What is to be transcribed is the run of lines opening with the one that has "placed.translate(z_axis * axis_height)" and closing with the one that has "if empty is", and only that run, exactly.

|---|

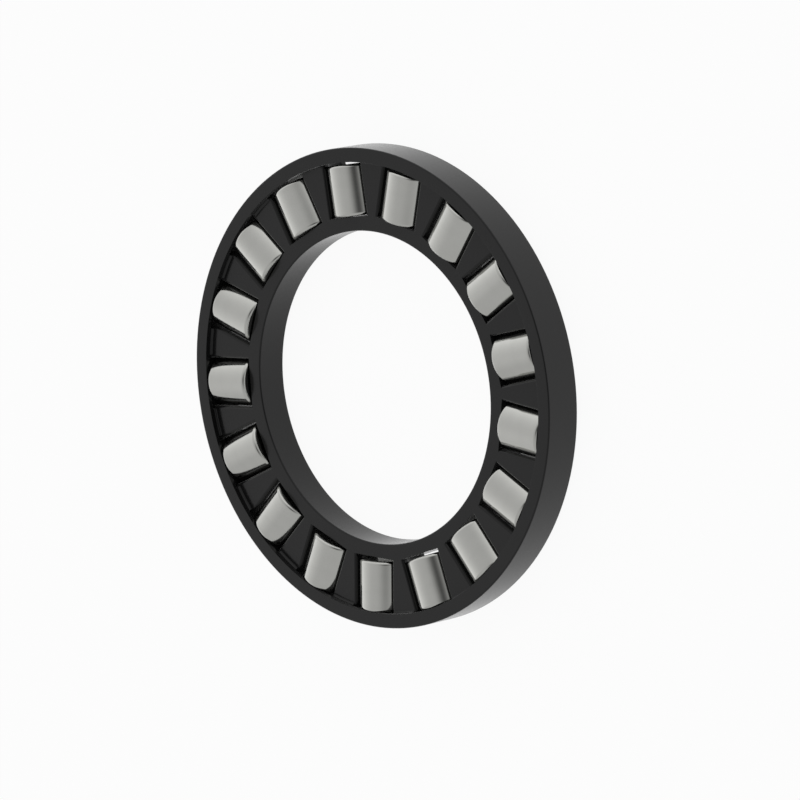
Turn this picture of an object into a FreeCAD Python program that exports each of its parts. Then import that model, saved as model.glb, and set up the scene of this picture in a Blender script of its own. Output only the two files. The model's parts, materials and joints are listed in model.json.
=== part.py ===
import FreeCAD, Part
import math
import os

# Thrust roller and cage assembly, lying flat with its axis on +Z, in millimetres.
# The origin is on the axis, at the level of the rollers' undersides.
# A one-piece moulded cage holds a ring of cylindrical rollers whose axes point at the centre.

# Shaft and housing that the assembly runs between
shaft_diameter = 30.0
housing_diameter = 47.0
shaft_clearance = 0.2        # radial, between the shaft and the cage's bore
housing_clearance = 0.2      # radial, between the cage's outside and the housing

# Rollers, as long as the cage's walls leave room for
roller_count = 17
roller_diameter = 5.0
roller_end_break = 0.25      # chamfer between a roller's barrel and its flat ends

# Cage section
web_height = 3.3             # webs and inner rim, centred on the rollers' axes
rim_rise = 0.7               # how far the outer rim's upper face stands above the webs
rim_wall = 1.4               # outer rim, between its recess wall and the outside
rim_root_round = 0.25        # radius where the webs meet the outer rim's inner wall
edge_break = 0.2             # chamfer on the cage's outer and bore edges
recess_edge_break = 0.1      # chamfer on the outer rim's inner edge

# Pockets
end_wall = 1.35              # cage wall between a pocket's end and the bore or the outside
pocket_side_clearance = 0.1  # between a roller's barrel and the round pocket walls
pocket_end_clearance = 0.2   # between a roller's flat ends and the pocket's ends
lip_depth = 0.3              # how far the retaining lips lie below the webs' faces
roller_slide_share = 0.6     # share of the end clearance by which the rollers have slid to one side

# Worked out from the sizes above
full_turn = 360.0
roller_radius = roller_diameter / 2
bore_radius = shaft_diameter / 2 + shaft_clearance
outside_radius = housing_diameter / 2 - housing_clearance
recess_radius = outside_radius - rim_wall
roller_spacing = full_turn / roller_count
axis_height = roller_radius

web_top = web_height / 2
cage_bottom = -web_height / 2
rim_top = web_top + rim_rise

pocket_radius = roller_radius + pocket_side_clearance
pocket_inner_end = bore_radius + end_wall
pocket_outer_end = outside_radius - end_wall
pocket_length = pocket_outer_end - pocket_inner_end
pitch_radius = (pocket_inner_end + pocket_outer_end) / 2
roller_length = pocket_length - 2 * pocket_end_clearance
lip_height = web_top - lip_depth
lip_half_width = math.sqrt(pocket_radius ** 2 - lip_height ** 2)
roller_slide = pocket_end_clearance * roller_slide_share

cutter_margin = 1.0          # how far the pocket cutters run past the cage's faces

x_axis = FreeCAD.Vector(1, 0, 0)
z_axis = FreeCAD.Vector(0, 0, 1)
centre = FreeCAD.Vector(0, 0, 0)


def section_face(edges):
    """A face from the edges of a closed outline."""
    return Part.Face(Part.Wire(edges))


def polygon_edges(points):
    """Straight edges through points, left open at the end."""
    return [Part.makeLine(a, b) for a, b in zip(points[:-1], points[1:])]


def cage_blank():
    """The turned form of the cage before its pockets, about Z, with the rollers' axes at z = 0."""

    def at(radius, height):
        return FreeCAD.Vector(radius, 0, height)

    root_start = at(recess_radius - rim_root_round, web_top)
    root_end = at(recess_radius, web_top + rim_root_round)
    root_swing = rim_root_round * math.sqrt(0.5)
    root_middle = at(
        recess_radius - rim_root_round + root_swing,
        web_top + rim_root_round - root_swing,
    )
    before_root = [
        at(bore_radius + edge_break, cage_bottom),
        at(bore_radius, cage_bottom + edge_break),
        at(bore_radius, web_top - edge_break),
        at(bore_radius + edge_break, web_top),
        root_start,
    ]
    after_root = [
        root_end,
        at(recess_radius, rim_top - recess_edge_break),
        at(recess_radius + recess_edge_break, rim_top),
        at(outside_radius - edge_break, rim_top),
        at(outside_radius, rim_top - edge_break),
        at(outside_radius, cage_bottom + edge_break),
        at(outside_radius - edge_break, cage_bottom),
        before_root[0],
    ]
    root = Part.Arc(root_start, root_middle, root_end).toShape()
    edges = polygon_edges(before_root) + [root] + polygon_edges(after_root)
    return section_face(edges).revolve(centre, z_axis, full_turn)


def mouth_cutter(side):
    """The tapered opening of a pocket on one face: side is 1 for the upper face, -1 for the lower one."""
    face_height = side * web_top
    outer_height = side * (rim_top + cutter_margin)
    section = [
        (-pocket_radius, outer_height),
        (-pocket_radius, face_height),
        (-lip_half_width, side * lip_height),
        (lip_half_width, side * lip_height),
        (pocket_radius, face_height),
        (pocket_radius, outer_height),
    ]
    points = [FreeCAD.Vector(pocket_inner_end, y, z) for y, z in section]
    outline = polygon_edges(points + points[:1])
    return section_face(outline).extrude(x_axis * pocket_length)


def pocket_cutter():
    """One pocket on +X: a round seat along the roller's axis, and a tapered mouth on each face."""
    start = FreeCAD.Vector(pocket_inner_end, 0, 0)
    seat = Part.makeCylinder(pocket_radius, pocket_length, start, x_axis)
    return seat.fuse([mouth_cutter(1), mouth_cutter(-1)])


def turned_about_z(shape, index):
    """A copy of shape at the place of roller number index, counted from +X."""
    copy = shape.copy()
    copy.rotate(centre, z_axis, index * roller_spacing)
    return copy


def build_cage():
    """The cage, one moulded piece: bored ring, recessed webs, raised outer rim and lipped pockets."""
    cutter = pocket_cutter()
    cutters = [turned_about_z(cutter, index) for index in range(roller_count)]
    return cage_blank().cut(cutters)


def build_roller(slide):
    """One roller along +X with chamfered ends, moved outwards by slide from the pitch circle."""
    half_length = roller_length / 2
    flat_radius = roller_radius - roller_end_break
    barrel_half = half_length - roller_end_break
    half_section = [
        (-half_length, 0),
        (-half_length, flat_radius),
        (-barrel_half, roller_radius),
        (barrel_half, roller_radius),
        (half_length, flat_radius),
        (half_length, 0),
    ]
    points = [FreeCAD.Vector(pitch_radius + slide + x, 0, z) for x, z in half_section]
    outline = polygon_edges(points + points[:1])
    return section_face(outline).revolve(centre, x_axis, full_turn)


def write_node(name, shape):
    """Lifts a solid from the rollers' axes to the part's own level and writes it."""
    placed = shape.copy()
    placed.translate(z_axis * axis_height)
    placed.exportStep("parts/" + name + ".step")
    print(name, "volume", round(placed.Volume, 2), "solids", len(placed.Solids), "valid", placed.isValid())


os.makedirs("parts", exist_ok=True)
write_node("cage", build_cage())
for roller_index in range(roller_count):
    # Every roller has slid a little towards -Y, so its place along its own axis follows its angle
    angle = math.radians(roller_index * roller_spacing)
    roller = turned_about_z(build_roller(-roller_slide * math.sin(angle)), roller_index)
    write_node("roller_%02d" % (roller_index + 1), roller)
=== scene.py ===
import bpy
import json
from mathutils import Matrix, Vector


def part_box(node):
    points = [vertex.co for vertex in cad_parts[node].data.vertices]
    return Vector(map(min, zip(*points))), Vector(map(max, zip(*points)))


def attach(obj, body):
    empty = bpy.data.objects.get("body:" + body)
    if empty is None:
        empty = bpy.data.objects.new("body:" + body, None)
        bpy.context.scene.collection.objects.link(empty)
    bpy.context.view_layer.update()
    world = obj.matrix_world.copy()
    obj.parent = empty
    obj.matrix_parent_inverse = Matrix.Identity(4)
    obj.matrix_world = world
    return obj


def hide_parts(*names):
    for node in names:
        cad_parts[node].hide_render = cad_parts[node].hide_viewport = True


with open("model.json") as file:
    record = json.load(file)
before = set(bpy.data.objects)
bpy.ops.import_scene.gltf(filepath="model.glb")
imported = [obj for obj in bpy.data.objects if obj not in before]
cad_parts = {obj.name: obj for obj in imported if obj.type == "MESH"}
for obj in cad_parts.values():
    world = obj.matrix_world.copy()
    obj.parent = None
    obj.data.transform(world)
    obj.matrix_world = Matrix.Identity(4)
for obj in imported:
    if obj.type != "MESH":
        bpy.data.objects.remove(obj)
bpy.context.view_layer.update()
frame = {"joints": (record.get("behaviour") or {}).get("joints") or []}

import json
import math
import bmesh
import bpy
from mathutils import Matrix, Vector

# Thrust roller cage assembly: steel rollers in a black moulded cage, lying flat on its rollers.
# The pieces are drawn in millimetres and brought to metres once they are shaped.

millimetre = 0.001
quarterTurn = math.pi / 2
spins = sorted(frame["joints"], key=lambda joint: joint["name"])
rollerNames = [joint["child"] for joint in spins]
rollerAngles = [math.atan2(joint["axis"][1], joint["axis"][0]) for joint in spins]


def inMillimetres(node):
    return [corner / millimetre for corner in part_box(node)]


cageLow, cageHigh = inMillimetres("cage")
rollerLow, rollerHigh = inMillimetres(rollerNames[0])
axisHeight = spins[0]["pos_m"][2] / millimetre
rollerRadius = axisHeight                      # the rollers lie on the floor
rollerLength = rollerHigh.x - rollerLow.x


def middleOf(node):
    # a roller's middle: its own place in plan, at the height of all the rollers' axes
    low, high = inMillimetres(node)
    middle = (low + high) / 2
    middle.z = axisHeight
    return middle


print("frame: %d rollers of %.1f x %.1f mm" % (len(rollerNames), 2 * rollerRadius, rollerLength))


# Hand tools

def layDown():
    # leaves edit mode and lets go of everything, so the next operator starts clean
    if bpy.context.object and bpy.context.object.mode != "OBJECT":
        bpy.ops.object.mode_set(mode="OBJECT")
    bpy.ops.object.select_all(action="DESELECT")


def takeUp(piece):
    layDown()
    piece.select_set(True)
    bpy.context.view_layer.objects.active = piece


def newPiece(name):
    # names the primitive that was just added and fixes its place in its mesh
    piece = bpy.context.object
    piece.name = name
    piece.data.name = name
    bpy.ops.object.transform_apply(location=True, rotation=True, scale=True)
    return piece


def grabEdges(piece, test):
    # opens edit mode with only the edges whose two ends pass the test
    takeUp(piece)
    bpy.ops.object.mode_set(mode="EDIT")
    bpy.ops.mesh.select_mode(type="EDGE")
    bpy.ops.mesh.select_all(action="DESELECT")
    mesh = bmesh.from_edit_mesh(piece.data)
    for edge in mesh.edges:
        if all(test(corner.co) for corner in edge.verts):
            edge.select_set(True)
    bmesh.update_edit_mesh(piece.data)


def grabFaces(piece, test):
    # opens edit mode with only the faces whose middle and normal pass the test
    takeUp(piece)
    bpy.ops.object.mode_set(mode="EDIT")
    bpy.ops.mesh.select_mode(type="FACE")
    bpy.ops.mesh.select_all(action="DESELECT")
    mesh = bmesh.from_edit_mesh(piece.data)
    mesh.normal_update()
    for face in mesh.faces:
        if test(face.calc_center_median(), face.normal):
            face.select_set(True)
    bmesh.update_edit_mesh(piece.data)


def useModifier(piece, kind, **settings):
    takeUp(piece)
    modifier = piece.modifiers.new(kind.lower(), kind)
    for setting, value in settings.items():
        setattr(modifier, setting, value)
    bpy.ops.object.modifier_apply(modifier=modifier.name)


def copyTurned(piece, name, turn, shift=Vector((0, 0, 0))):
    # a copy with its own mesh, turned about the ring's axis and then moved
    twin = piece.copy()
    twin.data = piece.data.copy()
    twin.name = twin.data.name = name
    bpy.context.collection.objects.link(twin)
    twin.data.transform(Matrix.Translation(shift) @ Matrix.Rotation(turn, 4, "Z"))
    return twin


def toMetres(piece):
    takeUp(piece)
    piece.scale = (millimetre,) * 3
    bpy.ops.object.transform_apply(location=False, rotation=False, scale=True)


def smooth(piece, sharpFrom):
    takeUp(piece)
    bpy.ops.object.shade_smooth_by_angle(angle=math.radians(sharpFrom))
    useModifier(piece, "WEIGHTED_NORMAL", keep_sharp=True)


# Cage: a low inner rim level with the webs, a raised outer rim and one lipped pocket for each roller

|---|

## EXERCISE RESULT
    placed.translate(z_axis * axis_height)
    placed.exportStep("parts/" + name + ".step")
    print(name, "volume", round(placed.Volume, 2), "solids", len(placed.Solids), "valid", placed.isValid())


os.makedirs("parts", exist_ok=True)
write_node("cage", build_cage())
for roller_index in range(roller_count):
    # Every roller has slid a little towards -Y, so its place along its own axis follows its angle
    angle = math.radians(roller_index * roller_spacing)
    roller = turned_about_z(build_roller(-roller_slide * math.sin(angle)), roller_index)
    write_node("roller_%02d" % (roller_index + 1), roller)
=== scene.py ===
import bpy
import json
from mathutils import Matrix, Vector


def part_box(node):
    points = [vertex.co for vertex in cad_parts[node].data.vertices]
    return Vector(map(min, zip(*points))), Vector(map(max, zip(*points)))


def attach(obj, body):
    empty = bpy.data.objects.get("body:" + body)
    if empty is None:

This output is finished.